Now the rotated spin-vector $\vec{s}'$ is given by:

$\vec{s}' ~=~ \left[\begin{array}{c}\xi^*{'}\,\sigma_x\,\xi' \\ \xi^*{'}\,\sigma_y\,\xi' \\ \xi^*{'}\,\sigma_z\,\xi'\end{array}\right]$

This explains your formula.

Finally it is good to know why a spin-vector component $s_x$ is given by

$s_x=\xi^*\sigma_x\,\xi$.

This is because $\sigma_x$ is the product of two operators:

$\sigma_x ~=~ (i\sigma_o)\,(-i\sigma_x)$

1) The operator $-i\sigma_x$ rotates the spinor by 180$^o$ around the $x$-axis.
2) The operator $i\sigma_o$ rotates the spinor by -180$^o$ around its own axis.

Now consider a normalized spinor $\xi$ which is directed parallel along the $x$-axis.
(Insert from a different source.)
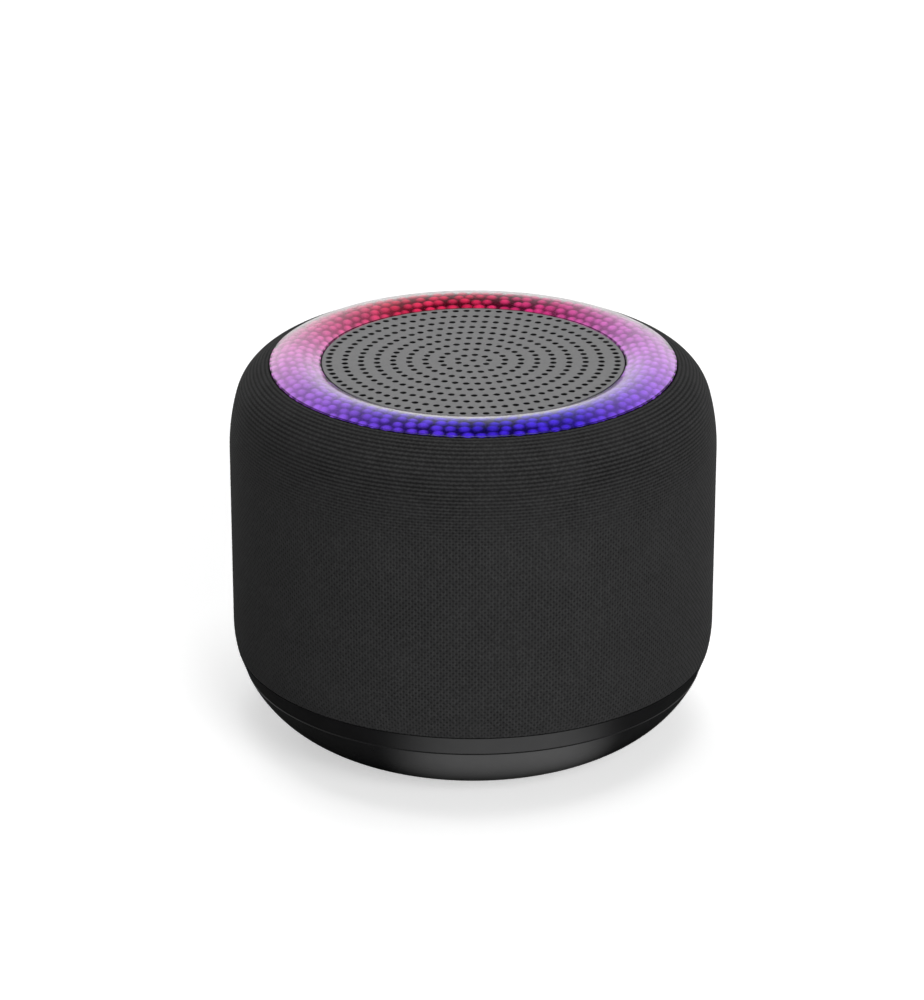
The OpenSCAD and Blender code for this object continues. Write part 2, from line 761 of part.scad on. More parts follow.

The net rotation in this case is zero and thus:

$\xi^*\sigma_x\,\xi~=~\xi^*\xi ~=~ 1$

If the normalized spinor $\xi$ is directed anti-parallel along the $x$-axis then the total rotation is 360$^ o$ degrees which amounts to a sign change and thus:

$\xi^*\sigma_x\,\xi~=~-\xi^*\xi ~=~ -1$

This explains why the Pauli matrices can be used to project-out the elements of the spin-vector $\vec{s}$

 

[Garlic]

Thank you for your quick replies :)

I have found a link where it says that the associated time evolution unitary operator $U(t,0)$ is similar to the operator $R_n(α)$ which rotates a vector by an angle α around the axis defined by the vector $\bar{n}$.
I diddn't understand how a time independent rotation by $R_n$ could explain a time evolution of a spin state. Now I see that the rotation caused by $U(t,0)$ has a dependency on the time so the angle α is time dependent in this case α=α(t).
Source: https://ocw.mit.edu/courses/physics...all-2013/lecture-notes/MIT8_05F13_Chap_07.pdf

To give a more specific answer, we'd need the precise formulation of the question

My apologies. Because the text was in a different language it was hard for me to formulate it well.
The spin state was not given, only the S-vector was defined as $S= \frac{ hbar }{2} σ_i$ where the $σ_i$ are the pauli matrices.

If the spin-vector →ss→\vec{s} is given by

Interesting. In our undergrad course we defined the spin vector without the spinors. Thanks to you today I have learned about them :) I find the concept very interesting.